**Given instruction:**
Scan the data below and report how many lines include the word "After". Nothing else is wanted.

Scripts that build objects

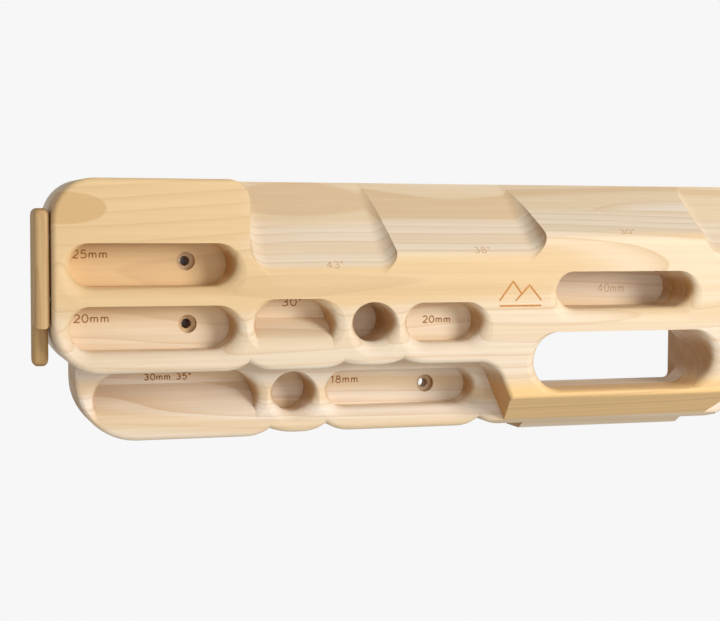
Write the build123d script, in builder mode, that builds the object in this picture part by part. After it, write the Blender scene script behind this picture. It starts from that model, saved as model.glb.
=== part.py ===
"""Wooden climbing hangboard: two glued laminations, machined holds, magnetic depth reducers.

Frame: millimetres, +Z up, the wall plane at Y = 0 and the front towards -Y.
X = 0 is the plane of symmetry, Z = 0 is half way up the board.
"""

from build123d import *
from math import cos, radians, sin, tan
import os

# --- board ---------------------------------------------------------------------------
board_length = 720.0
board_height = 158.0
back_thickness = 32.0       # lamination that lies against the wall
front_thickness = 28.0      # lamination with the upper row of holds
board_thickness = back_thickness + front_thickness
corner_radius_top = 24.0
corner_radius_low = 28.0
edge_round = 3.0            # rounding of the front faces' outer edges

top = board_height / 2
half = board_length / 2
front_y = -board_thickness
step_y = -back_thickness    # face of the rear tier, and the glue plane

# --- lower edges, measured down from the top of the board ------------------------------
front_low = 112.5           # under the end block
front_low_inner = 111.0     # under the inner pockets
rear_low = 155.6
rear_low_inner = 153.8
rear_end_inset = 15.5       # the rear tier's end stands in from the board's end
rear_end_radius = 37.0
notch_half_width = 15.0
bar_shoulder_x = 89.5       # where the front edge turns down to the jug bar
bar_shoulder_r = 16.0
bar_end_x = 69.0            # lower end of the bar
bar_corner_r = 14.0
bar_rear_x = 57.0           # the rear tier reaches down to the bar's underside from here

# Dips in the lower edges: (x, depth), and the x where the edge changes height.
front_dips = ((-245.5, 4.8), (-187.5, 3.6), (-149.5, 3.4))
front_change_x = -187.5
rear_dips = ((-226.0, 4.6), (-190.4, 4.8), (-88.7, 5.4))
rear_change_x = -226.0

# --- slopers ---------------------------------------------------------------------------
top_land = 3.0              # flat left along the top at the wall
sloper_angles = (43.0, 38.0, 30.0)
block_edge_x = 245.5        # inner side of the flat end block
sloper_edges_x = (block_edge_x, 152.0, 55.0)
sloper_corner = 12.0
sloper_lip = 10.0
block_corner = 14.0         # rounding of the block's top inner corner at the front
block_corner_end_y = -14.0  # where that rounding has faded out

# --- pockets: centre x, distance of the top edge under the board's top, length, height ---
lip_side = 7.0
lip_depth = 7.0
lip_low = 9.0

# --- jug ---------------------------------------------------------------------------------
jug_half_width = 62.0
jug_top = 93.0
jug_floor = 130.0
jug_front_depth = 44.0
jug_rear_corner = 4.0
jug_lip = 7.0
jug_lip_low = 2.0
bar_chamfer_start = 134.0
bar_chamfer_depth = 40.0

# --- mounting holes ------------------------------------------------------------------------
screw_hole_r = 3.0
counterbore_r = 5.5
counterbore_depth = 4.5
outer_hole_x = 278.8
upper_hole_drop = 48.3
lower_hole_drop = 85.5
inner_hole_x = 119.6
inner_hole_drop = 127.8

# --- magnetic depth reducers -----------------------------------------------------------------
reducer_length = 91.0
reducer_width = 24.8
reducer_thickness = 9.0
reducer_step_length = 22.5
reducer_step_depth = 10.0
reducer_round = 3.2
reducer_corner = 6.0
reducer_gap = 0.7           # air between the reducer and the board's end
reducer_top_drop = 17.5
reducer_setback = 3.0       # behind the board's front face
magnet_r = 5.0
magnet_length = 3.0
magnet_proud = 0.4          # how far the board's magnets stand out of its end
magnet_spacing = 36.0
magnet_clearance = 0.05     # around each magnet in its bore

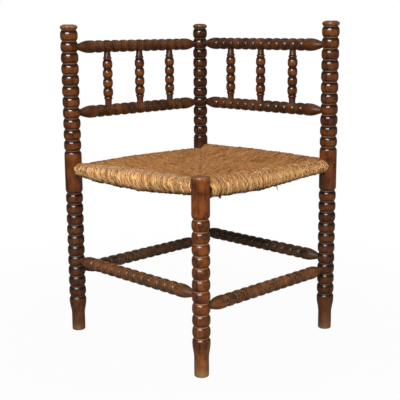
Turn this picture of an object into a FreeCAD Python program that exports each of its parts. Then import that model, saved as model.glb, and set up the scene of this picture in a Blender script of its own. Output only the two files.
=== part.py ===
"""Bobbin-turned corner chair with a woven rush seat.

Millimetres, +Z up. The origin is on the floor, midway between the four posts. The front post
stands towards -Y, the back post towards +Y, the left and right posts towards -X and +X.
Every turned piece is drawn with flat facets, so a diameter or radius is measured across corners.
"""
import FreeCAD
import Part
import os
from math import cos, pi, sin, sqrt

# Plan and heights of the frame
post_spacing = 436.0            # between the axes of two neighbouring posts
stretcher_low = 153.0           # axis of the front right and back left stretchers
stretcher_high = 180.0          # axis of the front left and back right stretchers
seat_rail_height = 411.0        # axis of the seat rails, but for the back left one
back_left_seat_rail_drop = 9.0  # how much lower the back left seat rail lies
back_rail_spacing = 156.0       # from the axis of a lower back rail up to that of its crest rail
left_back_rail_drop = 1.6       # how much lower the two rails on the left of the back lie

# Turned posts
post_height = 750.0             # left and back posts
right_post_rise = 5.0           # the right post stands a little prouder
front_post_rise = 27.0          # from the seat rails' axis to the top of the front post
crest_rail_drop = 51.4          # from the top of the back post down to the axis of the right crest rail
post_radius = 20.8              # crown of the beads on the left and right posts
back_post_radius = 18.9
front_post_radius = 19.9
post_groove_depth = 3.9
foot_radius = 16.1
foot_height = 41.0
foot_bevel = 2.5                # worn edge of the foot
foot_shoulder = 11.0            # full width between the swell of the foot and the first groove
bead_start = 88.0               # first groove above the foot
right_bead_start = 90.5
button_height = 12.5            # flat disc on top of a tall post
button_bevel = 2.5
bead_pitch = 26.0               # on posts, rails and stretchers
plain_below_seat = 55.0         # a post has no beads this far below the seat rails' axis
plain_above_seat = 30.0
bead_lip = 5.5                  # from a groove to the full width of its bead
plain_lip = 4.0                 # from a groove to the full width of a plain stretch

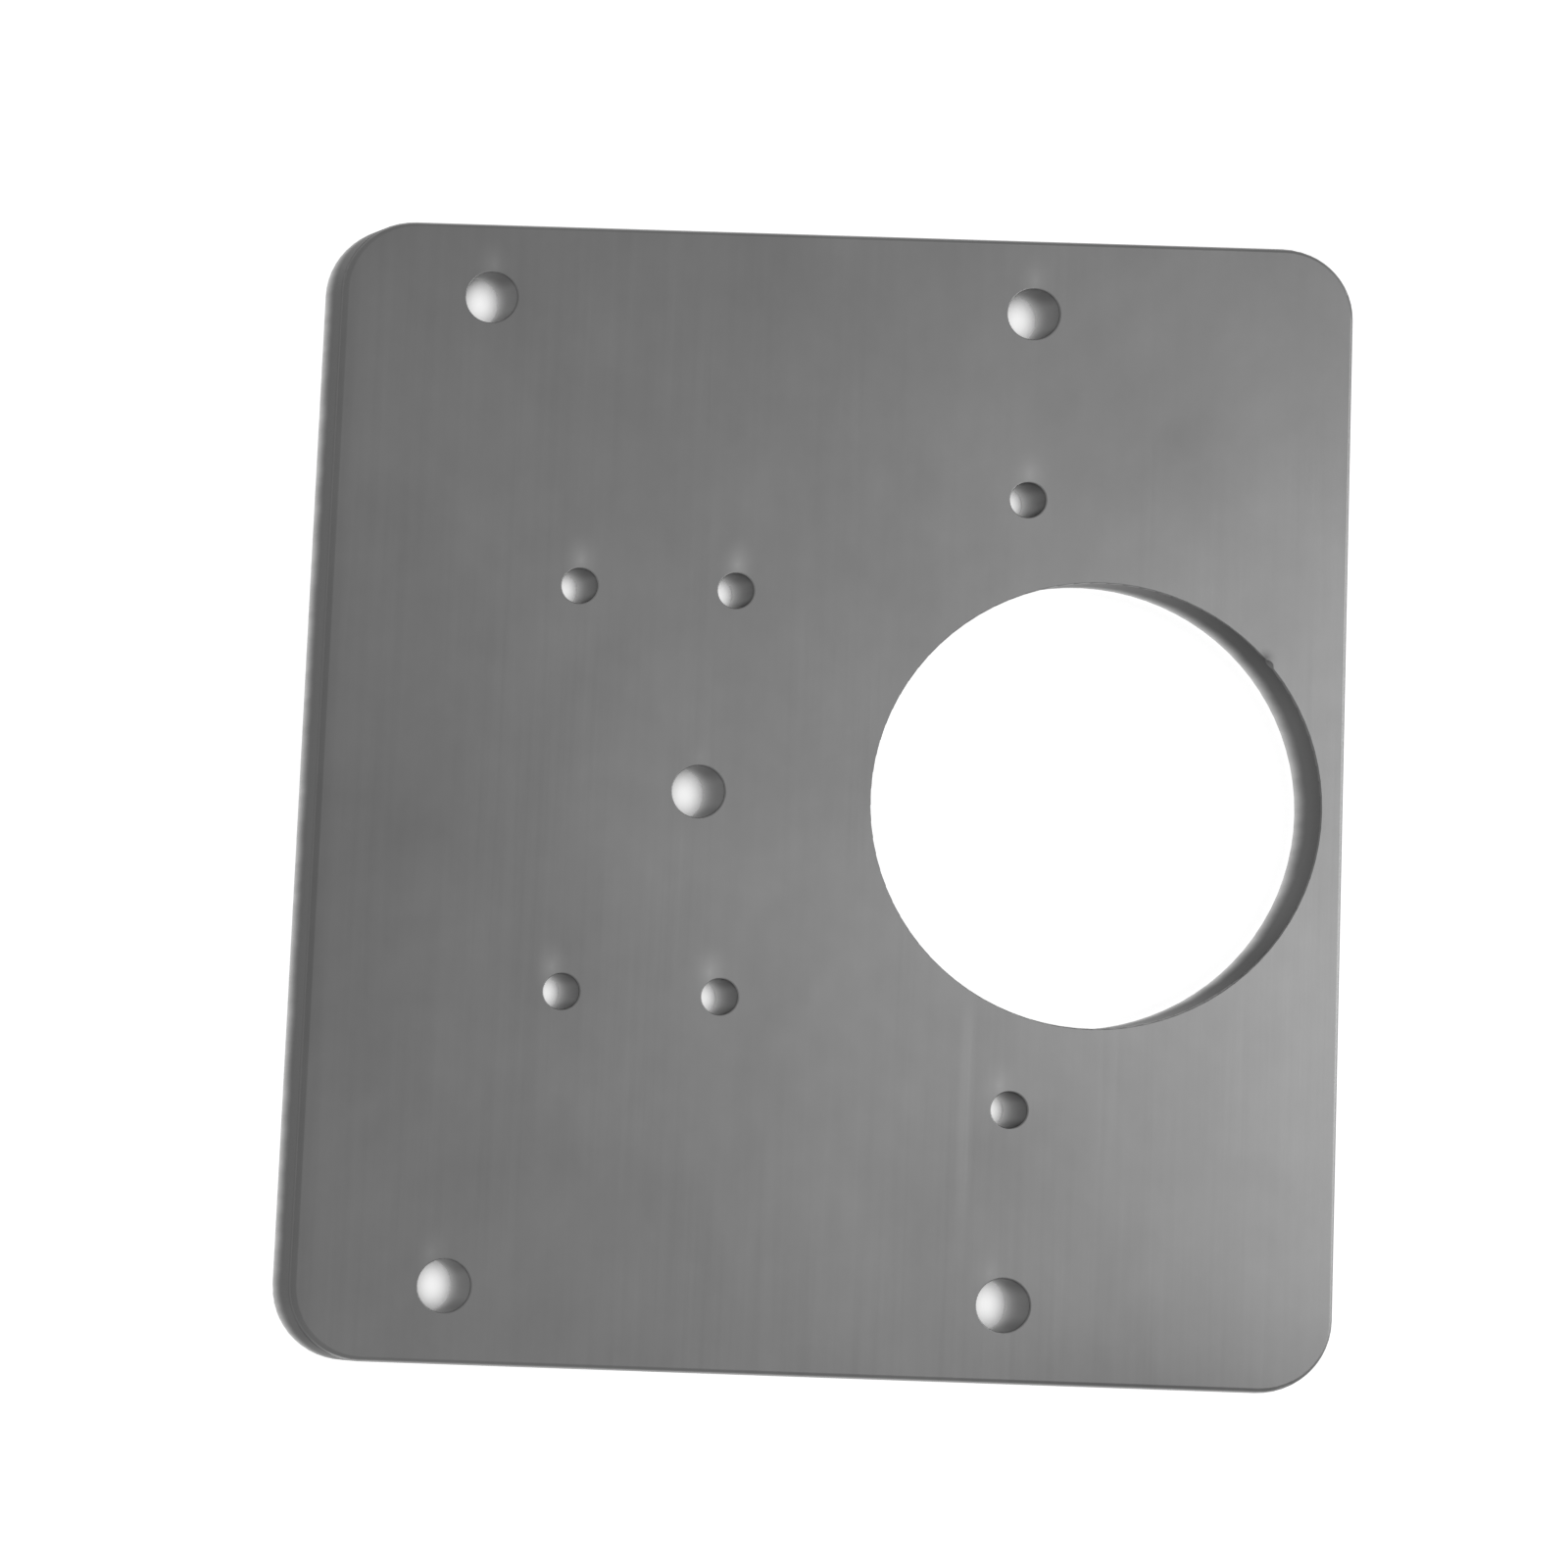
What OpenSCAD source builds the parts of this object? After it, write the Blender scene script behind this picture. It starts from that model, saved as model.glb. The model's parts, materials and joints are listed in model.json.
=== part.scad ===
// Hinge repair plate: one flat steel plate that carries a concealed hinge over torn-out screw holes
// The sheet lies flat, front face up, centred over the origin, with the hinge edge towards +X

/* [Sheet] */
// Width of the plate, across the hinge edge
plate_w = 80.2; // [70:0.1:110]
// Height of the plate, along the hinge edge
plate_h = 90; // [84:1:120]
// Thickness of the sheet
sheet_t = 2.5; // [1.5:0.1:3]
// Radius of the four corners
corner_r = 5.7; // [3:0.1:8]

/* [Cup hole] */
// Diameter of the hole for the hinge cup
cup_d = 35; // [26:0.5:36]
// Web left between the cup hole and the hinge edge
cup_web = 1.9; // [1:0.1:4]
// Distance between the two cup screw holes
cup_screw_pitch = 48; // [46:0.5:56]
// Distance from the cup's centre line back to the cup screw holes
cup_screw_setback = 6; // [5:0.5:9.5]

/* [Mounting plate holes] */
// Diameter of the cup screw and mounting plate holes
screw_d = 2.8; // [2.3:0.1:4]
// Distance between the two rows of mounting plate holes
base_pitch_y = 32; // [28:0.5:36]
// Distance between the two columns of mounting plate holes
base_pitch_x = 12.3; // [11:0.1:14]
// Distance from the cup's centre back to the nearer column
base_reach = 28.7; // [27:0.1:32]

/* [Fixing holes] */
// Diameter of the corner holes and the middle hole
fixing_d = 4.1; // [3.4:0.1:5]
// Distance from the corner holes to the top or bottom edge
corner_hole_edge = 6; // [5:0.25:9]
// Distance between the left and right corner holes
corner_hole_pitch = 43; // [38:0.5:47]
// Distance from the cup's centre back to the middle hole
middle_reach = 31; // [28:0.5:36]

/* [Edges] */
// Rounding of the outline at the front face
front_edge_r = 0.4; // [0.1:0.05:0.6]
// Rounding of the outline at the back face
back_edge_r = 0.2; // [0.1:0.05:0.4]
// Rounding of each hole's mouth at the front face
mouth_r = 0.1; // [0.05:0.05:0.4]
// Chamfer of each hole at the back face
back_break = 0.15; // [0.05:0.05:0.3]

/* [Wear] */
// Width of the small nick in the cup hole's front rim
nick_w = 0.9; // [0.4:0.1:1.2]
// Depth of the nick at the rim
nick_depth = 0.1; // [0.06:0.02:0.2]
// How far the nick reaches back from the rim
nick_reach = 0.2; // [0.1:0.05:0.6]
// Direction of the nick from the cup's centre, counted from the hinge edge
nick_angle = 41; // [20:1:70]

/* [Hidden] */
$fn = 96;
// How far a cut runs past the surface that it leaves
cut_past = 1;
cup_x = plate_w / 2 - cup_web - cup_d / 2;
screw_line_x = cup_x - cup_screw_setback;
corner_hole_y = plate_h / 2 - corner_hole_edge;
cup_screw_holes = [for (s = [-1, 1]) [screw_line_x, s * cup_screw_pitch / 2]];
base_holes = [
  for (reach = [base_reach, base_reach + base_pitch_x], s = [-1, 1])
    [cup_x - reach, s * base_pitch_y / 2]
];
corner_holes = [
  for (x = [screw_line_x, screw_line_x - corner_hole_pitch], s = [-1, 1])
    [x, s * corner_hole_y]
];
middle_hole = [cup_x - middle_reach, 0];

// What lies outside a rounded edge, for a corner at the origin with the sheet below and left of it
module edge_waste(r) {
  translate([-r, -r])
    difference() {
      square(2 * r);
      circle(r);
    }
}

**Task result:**
2